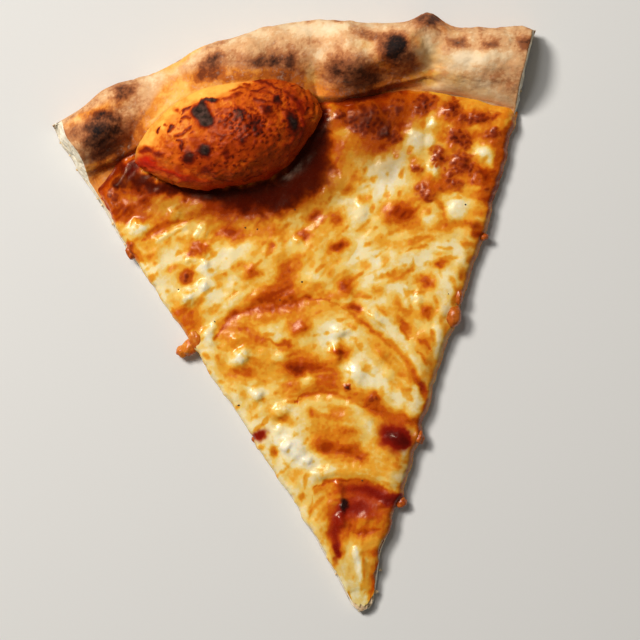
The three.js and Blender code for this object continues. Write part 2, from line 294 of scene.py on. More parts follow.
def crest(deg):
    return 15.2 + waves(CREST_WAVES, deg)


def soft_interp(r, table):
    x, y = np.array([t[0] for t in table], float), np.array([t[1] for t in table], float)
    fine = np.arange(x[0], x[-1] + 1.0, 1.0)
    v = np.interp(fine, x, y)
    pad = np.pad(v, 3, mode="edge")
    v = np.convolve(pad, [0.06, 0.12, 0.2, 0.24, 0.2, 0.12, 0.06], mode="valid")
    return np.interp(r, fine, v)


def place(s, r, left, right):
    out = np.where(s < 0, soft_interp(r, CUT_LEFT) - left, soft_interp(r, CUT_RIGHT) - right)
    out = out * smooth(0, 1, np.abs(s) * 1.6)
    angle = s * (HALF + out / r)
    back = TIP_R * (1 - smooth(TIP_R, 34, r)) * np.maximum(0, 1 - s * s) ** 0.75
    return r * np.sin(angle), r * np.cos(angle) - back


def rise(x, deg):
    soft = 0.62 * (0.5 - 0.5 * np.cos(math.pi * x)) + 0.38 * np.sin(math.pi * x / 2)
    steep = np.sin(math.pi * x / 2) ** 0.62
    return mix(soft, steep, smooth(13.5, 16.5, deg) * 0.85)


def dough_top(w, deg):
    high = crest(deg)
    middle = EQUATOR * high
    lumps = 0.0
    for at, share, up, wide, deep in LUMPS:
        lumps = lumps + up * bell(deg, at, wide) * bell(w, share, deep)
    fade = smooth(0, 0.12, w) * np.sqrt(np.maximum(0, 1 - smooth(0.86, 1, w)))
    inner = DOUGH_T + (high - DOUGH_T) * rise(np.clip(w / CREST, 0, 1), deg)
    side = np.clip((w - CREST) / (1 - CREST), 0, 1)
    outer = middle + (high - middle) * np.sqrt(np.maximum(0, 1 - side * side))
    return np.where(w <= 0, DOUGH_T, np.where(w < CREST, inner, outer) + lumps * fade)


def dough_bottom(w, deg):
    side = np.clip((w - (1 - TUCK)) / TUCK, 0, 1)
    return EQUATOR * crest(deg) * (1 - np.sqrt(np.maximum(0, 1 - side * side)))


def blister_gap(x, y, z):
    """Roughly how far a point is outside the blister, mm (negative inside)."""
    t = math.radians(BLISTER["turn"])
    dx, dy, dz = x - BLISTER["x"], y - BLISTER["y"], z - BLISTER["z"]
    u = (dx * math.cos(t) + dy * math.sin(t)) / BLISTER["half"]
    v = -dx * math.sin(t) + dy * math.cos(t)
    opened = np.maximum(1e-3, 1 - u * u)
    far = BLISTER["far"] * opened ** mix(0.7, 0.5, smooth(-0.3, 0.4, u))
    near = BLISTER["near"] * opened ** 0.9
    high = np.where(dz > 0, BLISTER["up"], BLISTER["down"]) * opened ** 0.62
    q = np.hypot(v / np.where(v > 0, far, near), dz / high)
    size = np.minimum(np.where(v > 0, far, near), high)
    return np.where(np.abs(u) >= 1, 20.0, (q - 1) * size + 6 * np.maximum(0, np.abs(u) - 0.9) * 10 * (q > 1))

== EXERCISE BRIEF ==
Go through the listing and copy all of it exactly.

== FINAL RESULT ==
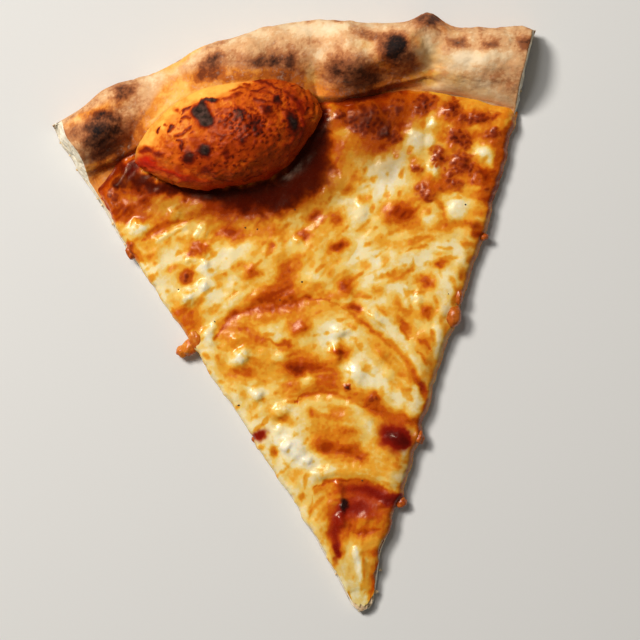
The three.js and Blender code for this object continues. Write part 2, from line 294 of scene.py on. More parts follow.
def crest(deg):
    return 15.2 + waves(CREST_WAVES, deg)


def soft_interp(r, table):
    x, y = np.array([t[0] for t in table], float), np.array([t[1] for t in table], float)
    fine = np.arange(x[0], x[-1] + 1.0, 1.0)
    v = np.interp(fine, x, y)
    pad = np.pad(v, 3, mode="edge")
    v = np.convolve(pad, [0.06, 0.12, 0.2, 0.24, 0.2, 0.12, 0.06], mode="valid")
    return np.interp(r, fine, v)


def place(s, r, left, right):
    out = np.where(s < 0, soft_interp(r, CUT_LEFT) - left, soft_interp(r, CUT_RIGHT) - right)
    out = out * smooth(0, 1, np.abs(s) * 1.6)
    angle = s * (HALF + out / r)
    back = TIP_R * (1 - smooth(TIP_R, 34, r)) * np.maximum(0, 1 - s * s) ** 0.75
    return r * np.sin(angle), r * np.cos(angle) - back


def rise(x, deg):
    soft = 0.62 * (0.5 - 0.5 * np.cos(math.pi * x)) + 0.38 * np.sin(math.pi * x / 2)
    steep = np.sin(math.pi * x / 2) ** 0.62
    return mix(soft, steep, smooth(13.5, 16.5, deg) * 0.85)


def dough_top(w, deg):
    high = crest(deg)
    middle = EQUATOR * high
    lumps = 0.0
    for at, share, up, wide, deep in LUMPS:
        lumps = lumps + up * bell(deg, at, wide) * bell(w, share, deep)
    fade = smooth(0, 0.12, w) * np.sqrt(np.maximum(0, 1 - smooth(0.86, 1, w)))
    inner = DOUGH_T + (high - DOUGH_T) * rise(np.clip(w / CREST, 0, 1), deg)
    side = np.clip((w - CREST) / (1 - CREST), 0, 1)
    outer = middle + (high - middle) * np.sqrt(np.maximum(0, 1 - side * side))
    return np.where(w <= 0, DOUGH_T, np.where(w < CREST, inner, outer) + lumps * fade)


def dough_bottom(w, deg):
    side = np.clip((w - (1 - TUCK)) / TUCK, 0, 1)
    return EQUATOR * crest(deg) * (1 - np.sqrt(np.maximum(0, 1 - side * side)))


def blister_gap(x, y, z):
    """Roughly how far a point is outside the blister, mm (negative inside)."""
    t = math.radians(BLISTER["turn"])
    dx, dy, dz = x - BLISTER["x"], y - BLISTER["y"], z - BLISTER["z"]
    u = (dx * math.cos(t) + dy * math.sin(t)) / BLISTER["half"]
    v = -dx * math.sin(t) + dy * math.cos(t)
    opened = np.maximum(1e-3, 1 - u * u)
    far = BLISTER["far"] * opened ** mix(0.7, 0.5, smooth(-0.3, 0.4, u))
    near = BLISTER["near"] * opened ** 0.9
    high = np.where(dz > 0, BLISTER["up"], BLISTER["down"]) * opened ** 0.62
    q = np.hypot(v / np.where(v > 0, far, near), dz / high)
    size = np.minimum(np.where(v > 0, far, near), high)
    return np.where(np.abs(u) >= 1, 20.0, (q - 1) * size + 6 * np.maximum(0, np.abs(u) - 0.9) * 10 * (q > 1))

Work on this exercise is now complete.